Thursday, July 12, 2012

Austerity

Reports in newspapers suggest “Olympic freeloaders down from 166 to 10.” This means that the number of officials (freeloaders here) who accompany Olympic players is reduced. How considerate, if the news is to be believed. But for once, let us believe the news.

Let us do a simple mathematics. How many officials are required against each Olympic participant, one? Two or three? Let us assume 50 players are participating in this major event. By the count of 166 officials, each player gets services of more than three officials. How do these officials justify their presence in the game? Let’s see.

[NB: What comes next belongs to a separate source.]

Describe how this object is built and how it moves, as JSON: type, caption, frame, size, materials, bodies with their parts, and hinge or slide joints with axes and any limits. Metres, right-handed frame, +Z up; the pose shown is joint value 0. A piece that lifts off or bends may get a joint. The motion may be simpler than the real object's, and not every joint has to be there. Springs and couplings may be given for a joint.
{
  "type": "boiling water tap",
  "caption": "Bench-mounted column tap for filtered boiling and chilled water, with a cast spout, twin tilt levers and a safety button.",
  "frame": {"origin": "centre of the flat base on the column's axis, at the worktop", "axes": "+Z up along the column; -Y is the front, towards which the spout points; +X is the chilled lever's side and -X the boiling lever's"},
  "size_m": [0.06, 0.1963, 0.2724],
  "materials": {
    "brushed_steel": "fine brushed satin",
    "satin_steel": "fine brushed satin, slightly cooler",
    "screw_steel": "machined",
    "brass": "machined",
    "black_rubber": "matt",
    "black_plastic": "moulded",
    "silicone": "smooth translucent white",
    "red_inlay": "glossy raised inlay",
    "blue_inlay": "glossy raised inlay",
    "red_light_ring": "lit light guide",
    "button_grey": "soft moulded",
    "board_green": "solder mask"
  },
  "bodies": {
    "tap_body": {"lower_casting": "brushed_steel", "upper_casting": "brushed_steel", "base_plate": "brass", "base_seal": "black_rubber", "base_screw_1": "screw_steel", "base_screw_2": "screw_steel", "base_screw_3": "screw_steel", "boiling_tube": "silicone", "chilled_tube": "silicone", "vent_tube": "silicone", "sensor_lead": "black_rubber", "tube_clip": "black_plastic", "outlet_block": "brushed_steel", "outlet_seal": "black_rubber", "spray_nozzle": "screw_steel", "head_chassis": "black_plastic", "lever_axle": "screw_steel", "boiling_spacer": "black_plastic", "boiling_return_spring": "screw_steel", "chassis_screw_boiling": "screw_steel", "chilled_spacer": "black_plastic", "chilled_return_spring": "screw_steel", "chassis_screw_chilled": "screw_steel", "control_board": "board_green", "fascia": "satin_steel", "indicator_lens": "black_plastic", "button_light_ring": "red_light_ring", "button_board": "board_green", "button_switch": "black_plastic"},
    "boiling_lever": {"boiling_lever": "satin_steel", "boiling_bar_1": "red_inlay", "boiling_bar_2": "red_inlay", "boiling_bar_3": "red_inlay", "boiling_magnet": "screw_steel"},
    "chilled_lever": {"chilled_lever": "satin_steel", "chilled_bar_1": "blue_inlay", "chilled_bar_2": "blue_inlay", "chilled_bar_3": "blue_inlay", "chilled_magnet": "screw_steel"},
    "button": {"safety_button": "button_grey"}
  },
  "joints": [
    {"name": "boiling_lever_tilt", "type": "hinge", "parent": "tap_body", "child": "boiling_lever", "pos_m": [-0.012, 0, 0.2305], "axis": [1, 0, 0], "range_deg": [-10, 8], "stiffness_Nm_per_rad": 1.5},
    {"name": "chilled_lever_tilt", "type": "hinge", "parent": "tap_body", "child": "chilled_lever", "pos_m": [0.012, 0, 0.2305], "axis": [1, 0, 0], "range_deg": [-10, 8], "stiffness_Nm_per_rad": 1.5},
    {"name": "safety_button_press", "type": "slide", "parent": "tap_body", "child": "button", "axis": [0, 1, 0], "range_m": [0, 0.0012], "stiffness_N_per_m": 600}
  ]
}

Two junior officials say their presence is required to keep an eye on the athletes and their needs. Fine, presence of a couple of officials is accounted for and justifiably at that. Next, four more are needed to ascertain that the two juniors do their duty properly. Now the arc of inspection widens and eight more are required to keep checks on those six officials as well as to control players. Moreover, they require personal services of their junior officials. But that should be enough, why more? Here is why.

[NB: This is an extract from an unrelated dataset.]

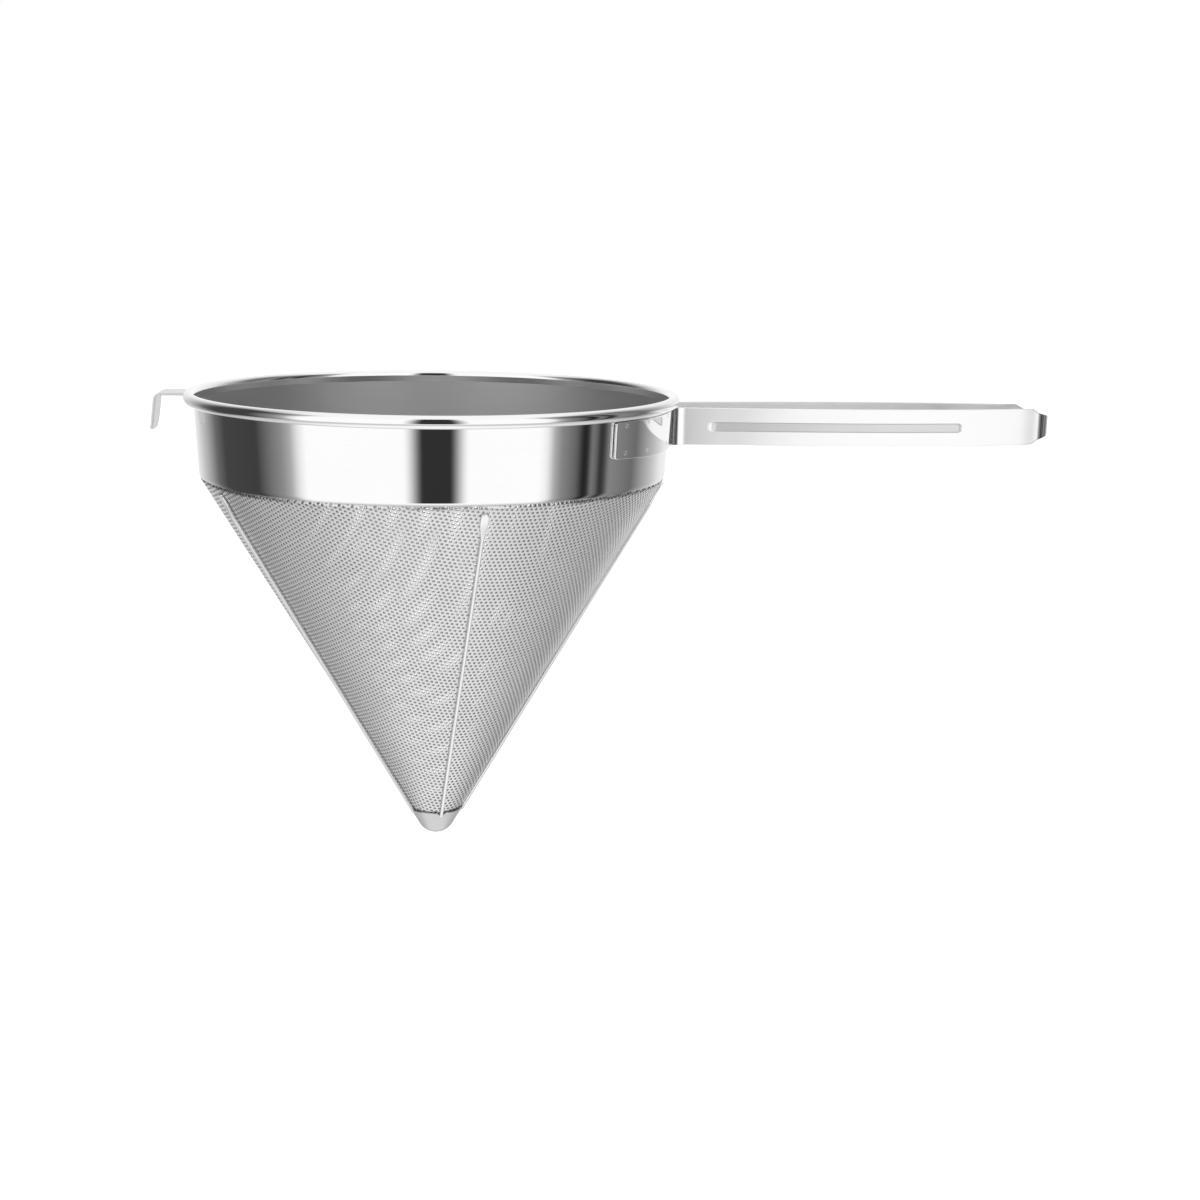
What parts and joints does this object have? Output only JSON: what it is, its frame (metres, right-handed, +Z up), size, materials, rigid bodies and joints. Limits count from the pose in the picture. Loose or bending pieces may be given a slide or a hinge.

The sports minister accompanies the Olympic group (He may not know anything about sports, though). Now athletes and officials are one thing. But a sports minister’s presence is quite a different matter altogether. He has his status to maintain and of course, he represents our country. Our athletes can do with 15-20 officials. But the minister requires a posse of junior ministers and senior officials to look after his needs, official and personal. A minister is not a mere athlete whose needs are limited. A minister’s needs are varied and require more attention.

However, when suggested by the government to practice some austerity, the minister agrees immediately and suggests: “Why do we need so many athletes in Olympics? We need to tone down their numbers. Why can’t one athlete be trained and made to participate in four-five games? After all, they (athletes) are freeloaders.” Well said, minister.